Research has shown that when students give back to their community, it leads to significant positive effects on their academic performance, values, leadership, choice of a service career, and plans to participate in service after college.
Such findings would suggest that secondary school students who are members of the National Honor Society (NHS), National Junior Honor Society (NJHS), and the National Association of Student Councils (NASC) are well prepared for their future endeavors. These three student leadership organizations, which are administered by the National Association of Secondary School Principals (NASSP), annually engage in service projects that result in a significant number of volunteer service hours and a substantial amount of dollars raised for charitable causes.
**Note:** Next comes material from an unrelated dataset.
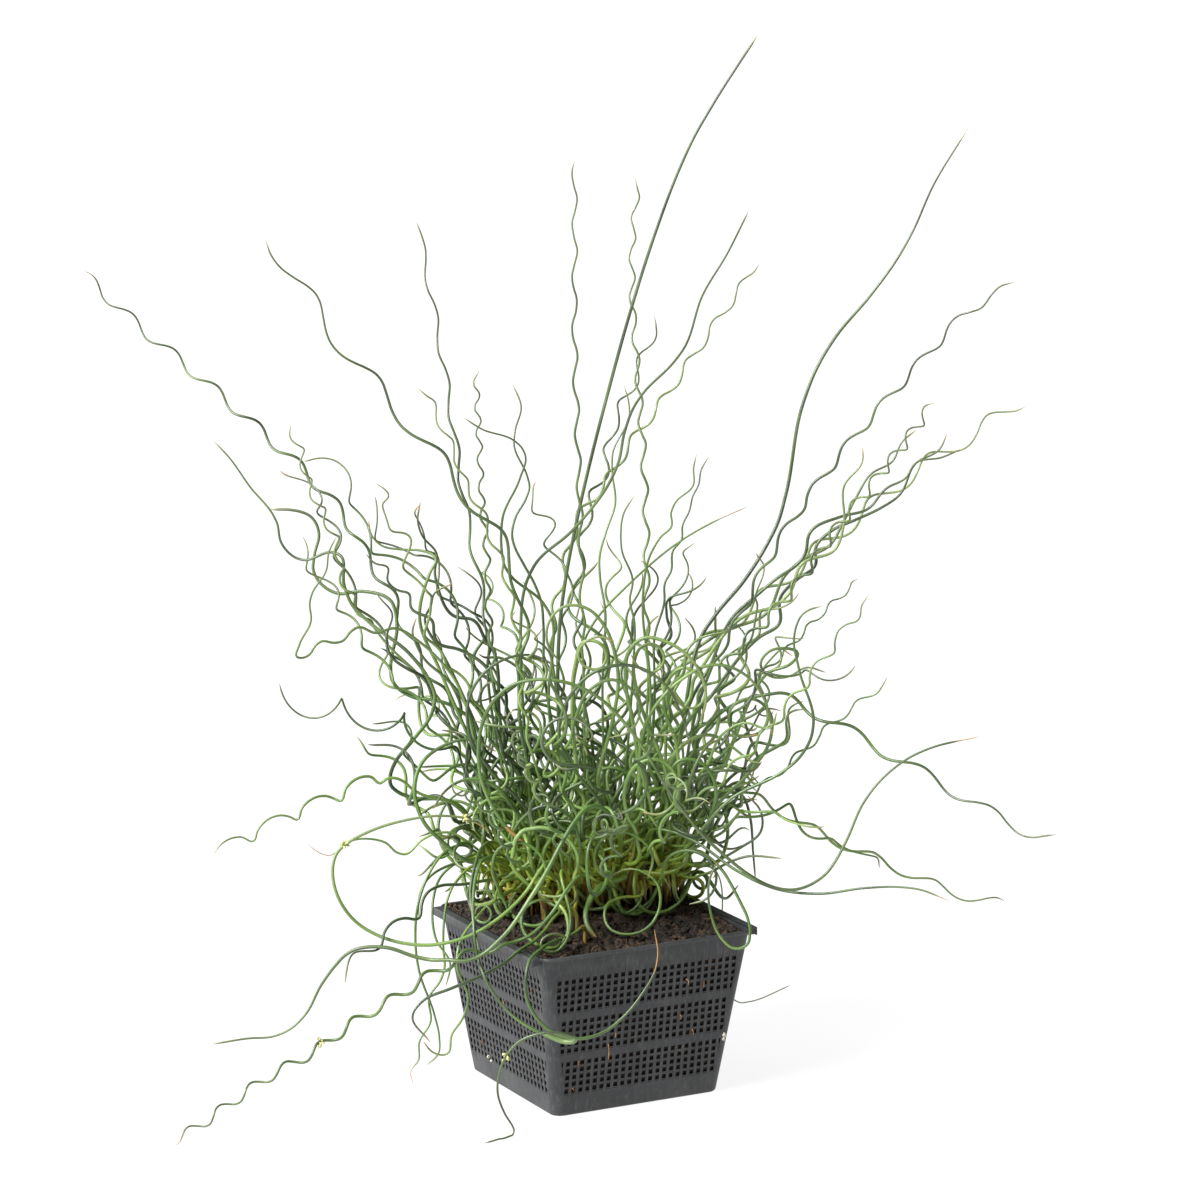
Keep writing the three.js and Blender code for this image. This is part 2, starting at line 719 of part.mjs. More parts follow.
// Square bars right through the basket cut the holes of two facing walls at a time.
function holeBars() {
  const length = 2 * (TOP_HALF + GRIP_WIDTH + WALL);
  const bars = [];
  for (const band of BAND_HEIGHTS) {
    for (const row of [-0.5, 0.5]) {
      const height = band + row * BAND_ROW_PITCH;
      const room = wallHalf(height) - HOLE_SIDE_MARGIN - HOLE_SIZE / 2;
      const columns = 2 * Math.floor(room / HOLE_PITCH + 0.5);
      for (let column = 0; column < columns; column += 1) {
        const along = (column - (columns - 1) / 2) * HOLE_PITCH;
        const throughX = new THREE.BoxGeometry(length, HOLE_SIZE, HOLE_SIZE);
        const throughY = new THREE.BoxGeometry(HOLE_SIZE, length, HOLE_SIZE);
        bars.push(throughX.translate(0, along, height));
        bars.push(throughY.translate(along, 0, height));
      }
    }
  }
  return bars;
}

function buildBasket() {
  let basket = solid(taperedBlock(0, BASKET_HEIGHT, 0));
  basket = basket.add(solid(beadRing()));
  basket = basket.add(solid(grip(1))).add(solid(grip(-1)));
  basket = basket.subtract(solid(taperedBlock(FLOOR_THICKNESS, BASKET_HEIGHT + WALL, WALL)));
  for (const bar of holeBars()) {
    basket = basket.subtract(solid(bar));
  }
  return solidGeometry(basket);
}

// ---- Soil -----------------------------------------------------------------------------------

const UP = new THREE.Vector3(0, 0, 1);

// A place in the clump's own layout, turned to the basket's frame.
function clumpPoint(across, deep, up) {
  return new THREE.Vector3(across, deep, up).applyAxisAngle(UP, CLUMP_TURN);
}

// The root ball stands up as a low mound, and the soil falls away from it to the walls.
function soilHeight(across, deep) {
  const along = (across - MOUND_CENTRE[0]) / MOUND_SPREAD[0];
  const away = (deep - MOUND_CENTRE[1]) / MOUND_SPREAD[1];
  return SOIL_LEVEL + SOIL_MOUND * Math.exp(-(along * along + away * away));
}

function soilHeightAt(x, y) {
  const place = new THREE.Vector3(x, y, 0).applyAxisAngle(UP, -CLUMP_TURN);
  return soilHeight(place.x, place.y);
}

const rootFoot = (culm) => soilHeight(...culm.root) - ROOT_DEPTH;

// A plain hole in the soil, one gap wider than the culm on every face.
function rootHole(culm) {
  const radius = THREE_SIDED_REACH * culm.thick[0] / 2 + 2 * FIT_GAP;
  const bottom = rootFoot(culm) - FIT_GAP;
  const top = bottom + 2 * ROOT_DEPTH;
  const path = [clumpPoint(...culm.root, bottom), clumpPoint(...culm.root, top)];
  return rod(path, [radius, radius]);
}

function buildSoil() {
  const random = seededRandom(11);
  const bottom = FLOOR_THICKNESS + FIT_GAP;
  const side = 2 * TOP_HALF;
  const depth = SOIL_LEVEL - bottom;
  const block = new THREE.BoxGeometry(side, side, depth, SOIL_CELLS, SOIL_CELLS, 1);
  block.translate(0, 0, bottom + depth / 2);
  const welded = weld(block);
  const place = welded.attributes.position;
  for (let i = 0; i < place.count; i += 1) {
    if (place.getZ(i) > SOIL_LEVEL - 1) {
      const lump = SOIL_ROUGHNESS * (2 * random() - 1);
      place.setZ(i, soilHeightAt(place.getX(i), place.getY(i)) + lump);
    }
  }
  const room = taperedBlock(bottom, BASKET_HEIGHT + SOIL_MOUND + WALL, WALL + FIT_GAP);
  let soil = solid(welded).intersect(solid(room));
  for (const culm of culms) {
    soil = soil.subtract(solid(rootHole(culm)));
  }
  return solidGeometry(soil);
}

// ---- Culm shapes ----------------------------------------------------------------------------

// A closed rod through the given points: a cylinder's rows are moved onto them, each turned
// with the path without twisting about it.
function rod(path, radii) {
  const rows = path.length - 1;
  const geometry = new THREE.CylinderGeometry(1, 1, 1, CULM_SIDES, rows);
  const tangents = path.map((point, i) => {
    const before = path[Math.max(i - 1, 0)];
    const after = path[Math.min(i + 1, rows)];
    return after.clone().sub(before).normalize();
  });
  const normals = [new THREE.Vector3(1, 0, 0)];
  for (let i = 1; i <= rows; i += 1) {
    const turn = new THREE.Quaternion().setFromUnitVectors(tangents[i - 1], tangents[i]);
    normals.push(normals[i - 1].clone().applyQuaternion(turn));
  }
  const place = geometry.attributes.position;
  for (let i = 0; i < place.count; i += 1) {
    const row = Math.round((place.getY(i) + 0.5) * rows);
    const side = new THREE.Vector3().crossVectors(normals[row], tangents[row]);
    const point = path[row].clone();
    point.addScaledVector(normals[row], radii[row] * place.getX(i));
    point.addScaledVector(side, radii[row] * place.getZ(i));
    place.setXYZ(i, point.x, point.y, point.z);
  }
  return geometry;
}

// Thickness falls slowly along the culm's body and faster where it draws out to its tip.
function culmRadius(culm, along) {
  const [root, tip] = culm.thick;
  const body = THREE.MathUtils.lerp(root, THREE.MathUtils.lerp(root, tip, BODY_TAPER), along);
  const point = THREE.MathUtils.smoothstep(along, TIP_START, 1);
  return THREE_SIDED_REACH * THREE.MathUtils.lerp(body, tip, point) / 2;
}

function meanLine(culm) {
  const collar = soilHeight(...culm.root) + ROOT_COLLAR;
  const points = [
    clumpPoint(...culm.root, collar),
    clumpPoint(...culm.root, collar + (culm.rise ?? ROOT_RISE)),
    ...culm.line.map((place) => clumpPoint(...place)),
  ];
  const curve = new THREE.CatmullRomCurve3(points, false, 'centripetal');
  curve.arcLengthDivisions = 80 * points.length;
  return curve;
}

// Fine points from root to tip: the mean line with its coil wound on from the tip backwards.
function coiledPath(culm) {
  const curve = meanLine(culm);
  const length = curve.getLength();
  const steps = Math.ceil(length / FINE_STEP);
  const deepAxis = clumpPoint(0, 1, 0);
  const { radius = 0, pitch = 40, tipPitch = 40, phase = 0, lean = 0 } = culm.coil ?? {};
  const reach = culm.coil?.reach ?? COIL_SHARE * length;
  let turns = phase;
  const path = [];
  for (let i = steps; i >= 0; i -= 1) {
    const along = i / steps;
    const fromTip = length * (1 - along);
    const point = curve.getPointAt(along);
    const tangent = curve.getTangentAt(along);
    const across = new THREE.Vector3().crossVectors(deepAxis, tangent).normalize();
    const away = new THREE.Vector3().crossVectors(tangent, across);
    const begun = THREE.MathUtils.smoothstep(length - fromTip, ROOT_RISE, ROOT_RISE + COIL_ONSET);
    const ended = THREE.MathUtils.smoothstep(fromTip, reach, reach + COIL_ONSET);
    const wound = radius * begun * (1 - ended);
    const angle = 2 * Math.PI * turns;
    point.addScaledVector(across, wound * Math.cos(angle));
    point.addScaledVector(away, wound * Math.sin(angle) * Math.sqrt(1 - lean * lean));
    point.addScaledVector(tangent, -wound * Math.sin(angle) * lean);
    path.unshift(point);
    turns += FINE_STEP / THREE.MathUtils.lerp(pitch, tipPitch, along);
  }
  path.unshift(clumpPoint(...culm.root, rootFoot(culm)));
  return path;
}

// ---- Bending clear --------------------------------------------------------------------------
// Culms are placed one after another. Where one would touch a culm already there, itself, the
// soil or the basket, its own points are pushed off until it passes clear.

const cells = new Map();
const cellOf = (value) => Math.floor(value / CELL);
const cellKey = (i, j, k) => `${i},${j},${k}`;

function remember(point, radius) {
  const key = cellKey(cellOf(point.x), cellOf(point.y), cellOf(point.z));
  if (!cells.has(key)) cells.set(key, []);
  cells.get(key).push({ point, radius });
}

function nearby(point) {
  const [i, j, k] = [cellOf(point.x), cellOf(point.y), cellOf(point.z)];
  const found = [];
  for (let a = i - 1; a <= i + 1; a += 1) {
    for (let b = j - 1; b <= j + 1; b += 1) {
      for (let c = k - 1; c <= k + 1; c += 1) {
        found.push(...(cells.get(cellKey(a, b, c)) ?? []));
      }
    }
  }
  return found;
}

function pushFrom(other, point, need, push) {
  const away = point.clone().sub(other);
  const gap = away.length();
  if (gap >= need) return 0;
  if (gap < 1e-6) away.set(0, 0, 1);
  push.addScaledVector(away.normalize(), need - gap);
  return need - gap;
}

// Up out of the soil or off the rim, or out from the wall, whichever is nearer.
function pushOffBasket(point, radius, push) {
  const need = radius + CLEARANCE;
  const half = point.z > BASKET_HEIGHT - GRIP_LIP - need
    ? [TOP_HALF + GRIP_WIDTH, TOP_HALF + BEAD_PROUD]
    : [wallHalf(Math.max(point.z, 0)), wallHalf(Math.max(point.z, 0))];
  const outX = Math.abs(point.x) - half[0] - need;
  const outY = Math.abs(point.y) - half[1] - need;
  if (outX > 0 || outY > 0) return 0;
  const inner = TOP_HALF - WALL - need;
  const overSoil = Math.abs(point.x) < inner && Math.abs(point.y) < inner;
  const soilTop = soilHeightAt(point.x, point.y) + SOIL_ROUGHNESS;
  const top = overSoil ? soilTop : Math.max(soilTop, BASKET_HEIGHT);
  const rise = top + need - point.z;
  if (rise <= 0) return 0;
  if (rise < Math.min(-outX, -outY) || overSoil) {
    push.z += rise;
    return rise;
  }
  if (outX > outY) push.x -= Math.sign(point.x) * outX;
  else push.y -= Math.sign(point.y) * outY;
  return -Math.max(outX, outY);
}

// A pushed point takes its neighbours with it, so that the culm bends and doesn't kink. Its root
// and collar stay where they are.
function spreadPushes(pushes) {
  return pushes.map((_, i) => {
    const spread = new THREE.Vector3();
    let weights = 0;
    for (let k = -BEND_SPREAD; k <= BEND_SPREAD; k += 1) {
      const push = pushes[i + k];
      const weight = 1 - Math.abs(k) / (BEND_SPREAD + 1);
      weights += weight;
      if (push) spread.addScaledVector(push, weight);
    }
    const free = THREE.MathUtils.clamp((i - COLLAR_POINT) / BEND_SPREAD, 0, 1);
    return spread.multiplyScalar(BEND_STRENGTH * free / weights);
  });
}

function bendClear(path, radii) {
  const ownStretch = Math.ceil(OWN_STRETCH / FINE_STEP);
  for (let round = 0; round < BEND_ROUNDS; round += 1) {
    let worst = 0;
    const pushes = path.map((point, i) => {
      const push = new THREE.Vector3();
      if (i <= COLLAR_POINT) return push;
      for (const other of nearby(point)) {
        const need = radii[i] + other.radius + CLEARANCE;
        worst = Math.max(worst, pushFrom(other.point, point, need, push));
      }
      for (let j = 0; j < path.length; j += 1) {
        if (Math.abs(i - j) > ownStretch) {
          const need = radii[i] + radii[j] + CLEARANCE;
          worst = Math.max(worst, pushFrom(path[j], point, need, push));
        }
      }
      worst = Math.max(worst, pushOffBasket(point, radii[i], push));
      const sunk = radii[i] + FIT_GAP - point.z;
      if (sunk > 0) push.z += sunk;
      worst = Math.max(worst, sunk);
      return push;
    });
    if (worst < CLEAR_ENOUGH) return;
    spreadPushes(pushes).forEach((push, i) => path[i].add(push));
  }
}

// Keeps only the points that the shape needs.
function thinOut(path, first, last, kept) {
  const chord = new THREE.Line3(path[first], path[last]);
  const foot = new THREE.Vector3();
  let worst = 0;
  let split = first;
  for (let i = first + 1; i < last; i += 1) {
    const error = chord.closestPointToPoint(path[i], true, foot).distanceTo(path[i]);
    if (error > worst) {
      worst = error;
      split = i;
    }
  }
  if (worst > CHORD_ERROR) {
    thinOut(path, first, split, kept);
    kept.push(split);
    thinOut(path, split, last, kept);
  }
}

const GREENS = ['#5d7a4a', '#6b8a5c', '#4c6a3e', '#7a9468', '#587550'];

function buildCulm(culm, index) {
  const path = coiledPath(culm);
  const last = path.length - 1;
  const radii = path.map((point, i) => culmRadius(culm, i / last));
  bendClear(path, radii);
  path.forEach((point, i) => remember(point, radii[i]));
  const kept = [0, COLLAR_POINT];
  thinOut(path, COLLAR_POINT, last, kept);
  kept.push(last);
  const culmRod = rod(kept.map((i) => path[i]), kept.map((i) => radii[i]));
  addPiece(culm.name, weld(culmRod), GREENS[index % GREENS.length], 0.55);
}

addPiece('basket', buildBasket(), '#4b4d50', 0.55);
addPiece('soil', buildSoil(), '#2c231c', 0.95);
culms.forEach(buildCulm);

export default rush;
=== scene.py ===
# Corkscrew rush growing in a square perforated pond basket.
# Metres, +Z up, with the origin in the middle of the basket's underside. Pieces are shaped in
# millimetres and brought to metres when they are finished.

import math
import random

import bmesh
import bpy
from mathutils import Matrix, Vector, noise
from mathutils.geometry import interpolate_bezier
from mathutils.kdtree import KDTree


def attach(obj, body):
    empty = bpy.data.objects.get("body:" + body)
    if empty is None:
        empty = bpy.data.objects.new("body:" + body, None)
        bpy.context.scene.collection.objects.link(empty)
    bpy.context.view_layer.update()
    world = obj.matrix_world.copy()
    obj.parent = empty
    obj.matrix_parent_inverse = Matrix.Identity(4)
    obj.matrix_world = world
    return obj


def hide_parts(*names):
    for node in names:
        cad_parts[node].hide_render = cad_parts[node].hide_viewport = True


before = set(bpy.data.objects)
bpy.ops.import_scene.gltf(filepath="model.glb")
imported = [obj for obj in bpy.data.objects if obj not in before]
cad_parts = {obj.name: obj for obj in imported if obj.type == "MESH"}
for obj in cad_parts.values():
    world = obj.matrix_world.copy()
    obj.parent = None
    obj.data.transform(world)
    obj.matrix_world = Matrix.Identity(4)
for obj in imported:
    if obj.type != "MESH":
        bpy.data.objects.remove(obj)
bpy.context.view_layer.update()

# ---- Basket ---------------------------------------------------------------------------------
# One shell of anthracite polypropylene, injection moulded: a floor and four leaning walls with
# rounded corners, three bands of fine square holes in each wall, and shallow grooves down the
# columns of holes. A rolled edge runs round its rim and two sides carry a folded grip.

MM = 0.001
BASKET_HEIGHT = 121.0
RIM_HALF = 83.0  # half the width over the walls, at the rim and at the floor
FOOT_HALF = 66.0
CORNER_RADIUS = 8.0
FOOT_RADIUS = 1.8
WALL = 1.8

COLUMNS = 28
COLUMN_PITCH = 5.55
HOLE = 3.2
BARE_CORNER = 6.8  # the holes stop this far from where two walls would meet
BAND_TOPS = [101.6, 70.5, 39.4]  # the top row of each band
BAND_ROWS = 5
ROW_PITCH = 5.2
GROOVE_DEPTH = 0.3
GROOVE_SPANS = [(111.0, 78.2), (72.9, 47.1), (41.8, 16.0)]
GROOVE_FADE = 7.0
DRAIN_HOLE = 4.4
DRAIN_PITCH = 9.0
DRAIN_COLUMNS = 12

EDGE_PROUD = 1.0
EDGE_HEIGHT = 2.6
EDGE_THICKNESS = 2.8
EDGE_ROUND = 0.9
GRIP_WIDTH = 7.0
GRIP_THICKNESS = 1.6
GRIP_LIP = 5.6
GRIP_HALF_LENGTH = 78.0
GRIP_END_ROUND, GRIP_ROUND = 1.5, 0.8
GUSSETS = 9
GUSSET_THICKNESS = 1.3
OVERLAP = 0.4  # how far a gusset reaches into the wall, the grip and its lip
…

An annual survey of student program advisers, conducted and recently released by NASSP, reports the activity of 34,343 student groups representing NHS and NJHS chapters and NASC councils for the 2014-15 academic year. The report indicates that these students contributed more than 2.5 million hours of service to their communities and schools, engaging in activities including food and blood collection drives, tutoring programs, safety awareness campaigns, and fundraisers.
In terms of charitable giving, the survey indicates that more than $2.8 million had been raised by these students, with the top recipients of these funds being the American Cancer Society; food banks and soup kitchens; the Leukemia and Lymphoma Society; the American Red Cross; the Make-A-Wish Foundation; Special Olympics; and children’s hospitals, including St. Jude’s Children’s Research Hospital.
Honor Society chapters reported collecting, on average, more than 1,110 pounds of food each, while student councils averaged 2,506 pounds of food collected. In the past, some of the more creative approaches to food collection drives have included a “Can the Principal” campaign, soliciting donations to place in the principal’s office in an effort to elicit so many contributions that the principal is forced out of his or her office and into the hall.
School leaders have long held that student volunteerism is a catalyst for academic excellence. Jimmy Casas, principal of Bettendorf High School in Bettendorf, IA, for example, explains, “The amount of volunteerism that our students do here is astronomical. I’m very proud of that.” Bettendorf High is home to both an NHS chapter and NASC council. He goes on to report that Advanced Placement class enrollment as well as ACT test scores are up, all reflections of the more student-centric environment that he and his staff have been crafting. That, he says, “is what’s impacting what’s happening in the classroom and why I believe we’re learning at higher levels now.”
NASSP’s Director of Student Programs Ann Postlewaite commented, “Student leaders, with the support of their advisers and principals, are making a difference for so many—and they are challenging others to make a difference as well. I commend student leaders for their hard work and caring.”